Babies First Foods – When to Introduce Each Food

Introducing solids to your baby’s diet around 6 months of age ensures your baby receives all the essential vitamins and minerals needed to develop into a healthy child. The recommendation from the Dietary Guidelines for Children and Adolescents in Australia is to introduce solid food from around 6 months but not before 4 months, with breast milk still being the most important part of your baby’s diet.

Babies First Foods – When to Introduce each food:

6 months

  • Breast or bottle feed your baby first then start by offering food.
  • Use a small plastic spoon with smooth rounded edges.
  • First foods need to be smooth and pureed with no lumps.
  • To prevent iron deficiency, iron-containing nutritious foods are recommended to be the first foods. Iron containing foods include iron-fortified cereals, pureed meat, poultry, fish, cooked egg and legumes (such as chick peas) and cooked plain tofu are also good sources of iron.
  • Baby rice cereal is a good start as it is nice and smooth and high in iron content. You can mix it with breast milk, formula or cool boiled water.
  • Start with 1 or 2 teaspoons to begin with, then increase to 3 or 4, and build up to 3 meals a day at your baby’s own pace.
  • Start by offering one new food at a time and waiting a few days to introduce another one.
  • There is no particular order in which to introduce solid foods but a good place to start with are pureed fruits and vegetables such as cooked apple, pear, pumpkin, sweet potato, carrots and zucchini.

Baby First foods

7-8 months

  • Once your baby is eating pureed food well you can start to introduce foods with a higher protein and iron content and a thicker texture.
  • Mince or mash foods with a lumpy texture.
  • Introduce well cooked meats like meat, chicken and fish.
  • Wheat based cereals, breads/toasts, couscous, pasta and rice.
  • Beans and lentils
  • Foods can be introduced in any order provided iron-rich nutritious foods are the first foods and the texture is suitable for the infant’s stage of development.
  • Cow’s milk products including full-fat yoghurt, cheese and custard may be given, but not cow’s milk as a main drink before 12 months.
  • Start to offer a few different choices at meal times and always include a nice balanced healthy meal. Or you may want to try baby-led weaning.
  • Do not add sugar or honey to infant foods as this increases the risk of dental caries.

finger food


  • Your child will have started to grip and pick things up at this age, making it an ideal time to introduce finger foods.
  • Small pieces of well cooked vegetables such as broccoli and pumpkin.
  • Finger sandwiches, banana pieces,
  • Thin strips of meat, chicken and ham, cooked pasta.
  • Soft cubes of cheese.
  • Encourage your child to drink from a cup; breast milk should still be the major source of milk until your child is 12 months of age.
  • Offer water between meals and avoid juices, added sugar, preservatives or additives in any way.
  • Offer your child fresh healthy food at all times.

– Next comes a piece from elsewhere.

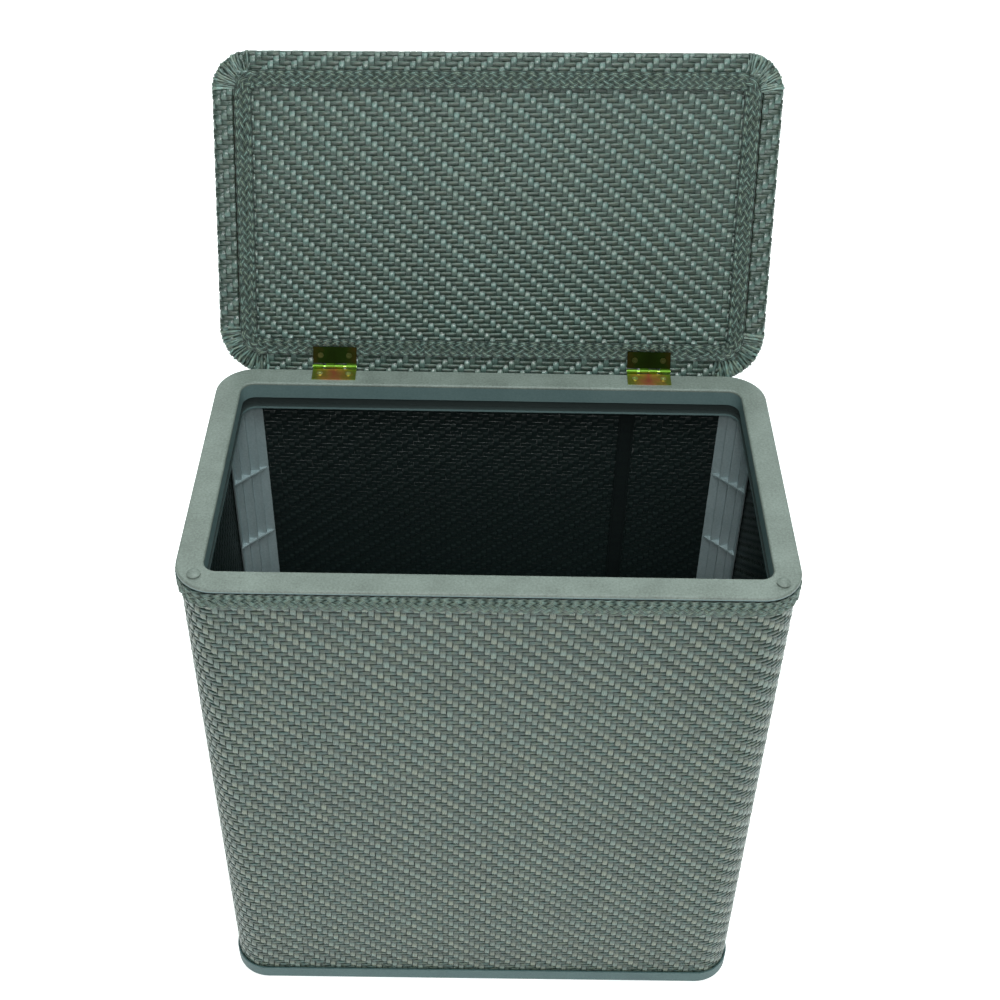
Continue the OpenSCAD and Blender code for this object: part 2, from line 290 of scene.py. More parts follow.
def weave_wall(surface, columns, rows, column_w, row_h, base_v, all_columns, materials, side):
    """One side of the wall: its upright stakes and the weavers that cross them."""
    cells_down = np.arange(rows)[::-1]
    v = base_v + np.arange(2 * rows + 1) * row_h / 2
    stakes = Tubes(4)
    on_top = stake_on_top(columns[:, None], cells_down[None, :])
    shade = float_shades((columns + 1 + rows % 4) % 4, on_top.shape)
    lay(stakes, surface, True, (columns + 0.5) * column_w, v, swing(on_top, STAKE), STAKE, 1,
        rng.random(len(columns)) * 50, shade)
    stakes.build("wall_stakes_" + side, "hamper", "woven_fibre", materials[::2],
                 ("woven_wall",) if side == "front" else (), True)
    weavers = Tubes(4)
    over = ~stake_on_top(all_columns[None, :], cells_down[:, None])
    height = swing(over, WEAVER, True)
    first, last = columns[0], columns[-1] + 1
    height = height[:, 2 * first:2 * last + 1]
    shade = float_shades(cells_down % 4, (rows, len(columns)))
    u = np.arange(2 * first, 2 * last + 1) * column_w / 2
    lay(weavers, surface, False, base_v + (np.arange(rows) + 0.5) * row_h, u, height, WEAVER, 1,
        rng.random(rows) * 50, shade)
    weavers.build("wall_weavers_" + side, "hamper", "woven_fibre", materials[1:], (), True)


def round_rectangle(s, width, depth, radius):
    """Centre line of a rounded rectangle at distance s, anticlockwise from above, from the start
    of its front side: x, y and the outward direction."""
    a, b, quarter = width / 2 - radius, depth / 2 - radius, math.pi * radius / 2
    sides = np.array([2 * a, 2 * b, 2 * a, 2 * b])
    ends = np.cumsum(sides + quarter)
    s = np.mod(s, ends[-1])
    k = np.searchsorted(ends, s, "right") % 4
    past = s - (ends[k] - quarter)
    turn = k * math.pi / 2
    angle = turn - math.pi / 2 + np.clip(past, 0, quarter) / radius
    nx, ny = np.cos(angle), np.sin(angle)
    straight = np.minimum(past, 0)
    cx = np.array([a, a, -a, -a])[k]
    cy = np.array([-b, b, b, -b])[k]
    x = cx + radius * nx + np.cos(turn) * straight
    y = cy + radius * ny + np.sin(turn) * straight
    return x, y, nx, ny


def outline_length(width, depth, radius):
    """Length round a rounded rectangle."""
    return 2 * (width + depth) - (8 - 2 * math.pi) * radius


def make_wall(materials):
    """The wall's four woven sides, and the ply between their strands."""
    width, depth = (wall_high - wall_low)[:2] - 2 * WALL_DEPTH
    radius = WALL_CORNER - WALL_DEPTH
    length = outline_length(width, depth, radius)
    half_corner = math.pi * radius / 4

    def surface(s, z, h):
        x, y, nx, ny = round_rectangle(s - half_corner, width, depth, radius)
        return np.stack([x + nx * h, y + ny * h, z], -1)

    make_core(surface, length, materials[2])
    all_columns = np.arange(WALL_COLUMNS)
    long_side = round((width - 2 * radius + 2 * half_corner) / length * WALL_COLUMNS)
    short_side = WALL_COLUMNS // 2 - long_side
    base = wall_low[2] + 1.5
    rows = int((wall_high[2] - base) / ROW)
    start = 0
    for side, count in (("front", long_side), ("right", short_side),
                        ("back", long_side), ("left", short_side)):
        weave_wall(surface, all_columns[start:start + count], rows, length / WALL_COLUMNS, ROW,
                   base, all_columns, materials, side)
        start += count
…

Introducing Egg and Peanut

  • All infants should be given foods that are common food allergens including peanut butter, cooked egg, dairy and wheat products in the first year of life. This includes infants considered to be at high risk of developing food allergy.
  • Parents are sometimes worried about giving egg and peanut butter to their infants, as they are common food allergens. However, it is best to offer your infant cooked egg and peanut butter regularly, starting before 12 months of age.
  • Introduce cooked egg (e.g. egg in muffins) and peanut butter in the morning so that you can watch your infant and easily respond to any potential reaction.
  • The ASCIA recommend introducing cooked egg and peanut butter in small amounts to start with. Offer well cooked egg and peanut paste. You can do this by mixing a small amount of hard-boiled egg or peanut paste (for example ¼ baby spoon) into your infant’s usual food (e.g. vegetable puree), and gradually increasing the amount (up to several spoons full) if your infant is not having any allergic reactions.
  • Smearing food on the skin will not help to identify possible food allergies, but you can rub a small amount of the food on the inside of your infant’s lip as a starting point. If there is no reaction after a few minutes, you can start giving small amounts of the food as above. Never rub food on infant skin, especially if they have eczema.

If you notice any swelling of the lips, eyes or face; skin rashes such as hives or welts, vomiting, trouble breathing, or any change in your infant’s well-being (e.g. becoming very unsettled) soon after giving a new food, your infant could be having an allergic reaction and you should seek medical help. For severe symptoms (anaphylaxis) such as difficulty breathing, pale and floppy, swollen tongue, call an ambulance. Further information about the signs and symptoms of mild to moderate and severe (anaphylaxis) allergic reactions, is available from the ASCIA website:

By 12 months

  • Your child should be eating well balanced healthy meals with the family and be able to eat independently (always with supervision).
  • Start to drink from a cup. Cows milk can be introduced.
  • Eating a wide variety of foods and textures.
  • Avoiding foods that could cause a choking hazard like uncooked vegetables and fruits (whole Grapes), popcorn, hard lollies and nuts.
  • Do not add salt to foods for infants.